HAMBURG. Wahre Spezialisten beim Triathlon machen in der Wechselzone oft richtig Zeit gut. Gerhard Hartwich kann davon nur träumen - und ist dennoch ein besonderer (Drei-)Kämpfer.

"Ich hab immer drei Beine dabei", scherzt der Mann vom SC Oberursel, der gestern seine WM-Premiere feierte. Der 49-Jährige startete bei den Handicap-Sportlern. Am 30. Mai 2004 hatte ihn beim Training mit dem Rennrad im Hochtaunus ein Motorradfahrer mit 90 km/h "über den Haufen gefahren", wie sich der Hesse salopp ausdrückt. Zwei Wochen lag der Tischler aus Schmitten im künstlichen Koma, der linke Unterschenkel musste bis auf zehn Zentimeter amputiert werden.

Die vergangenen zwei Jahre sei er "etwas neben de Kapp" gewesen, erzählt Hartwich (Startnummer 1006). "Aber der Sport hat mir sehr viel geholfen." Von seinem Hobby - 1994 hatte er den legendären Ironman auf Hawaii in 11:50 Stunden gemeistert - konnte er nicht lassen.

Gestern nun sprang er um 7.15 Uhr als einer der Ersten von gut 60 Teilnehmern der "Awad World Championship" in die (offiziell) 16,2 Grad kalte Binnenalster - ohne Prothese. "Das war schweinisch kalt", berichtete Hartwich. Es war sein sechster Wettkampf nach dem Unfall. Als er nach 1,5 km Schwimmen aus der Kleinen Alster kam, musste er erst mal sein "Laufbein" anlegen, um die fast ein Kilometer lange Wechselzone am Ballindamm zu erreichen. Dann hieß es: "Laufbein" ab, "Radbein" ran und rauf aufs Fahrrad. Seine beide Prothesen haben einen Wert von mehr als 10 000 Euro, zahlen musste sie der Unfallverursacher. Mit seiner Radzeit von 1:15 Stunden für 40 km war Hartwich denn auch zufrieden, obwohl er auf dem Rückweg von der Elbe kaum Rückenwind verspürte. Nur das Laufen über 10 km fiel ihm noch recht schwer: "Ich muss aufpassen, dass der Stumpf nicht verrücktspielt", sagt er. Einige "Amis" seien ihm davongerannt.
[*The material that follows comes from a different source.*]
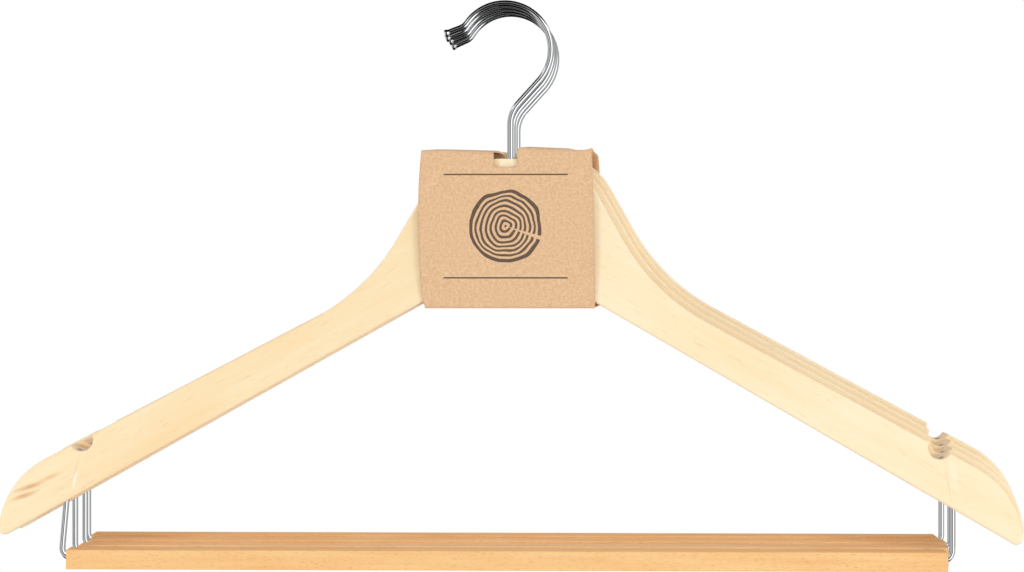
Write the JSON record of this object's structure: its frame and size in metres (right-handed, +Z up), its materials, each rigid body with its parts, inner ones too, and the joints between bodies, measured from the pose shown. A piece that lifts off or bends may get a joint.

Von seiner Freundin Dorotha Schwammborn sowie Bekannten aus Hamburg und dem Taunus gab es an der Strecke und im Ziel dennoch Anfeuerung und Glückwünsche. In 2:50:02 Stunden war er "nur" Sechster seiner Schadensklasse geworden, hatte aber die Zeit seiner Hamburg-Premiere aus dem Vorjahr um zehn Minuten verbessert. Damals war Hartwich bei den Jedermännern gestartet. Gestern gehörte er zu den wahren Siegern - heute trägt er wieder seine Alltagsprothese.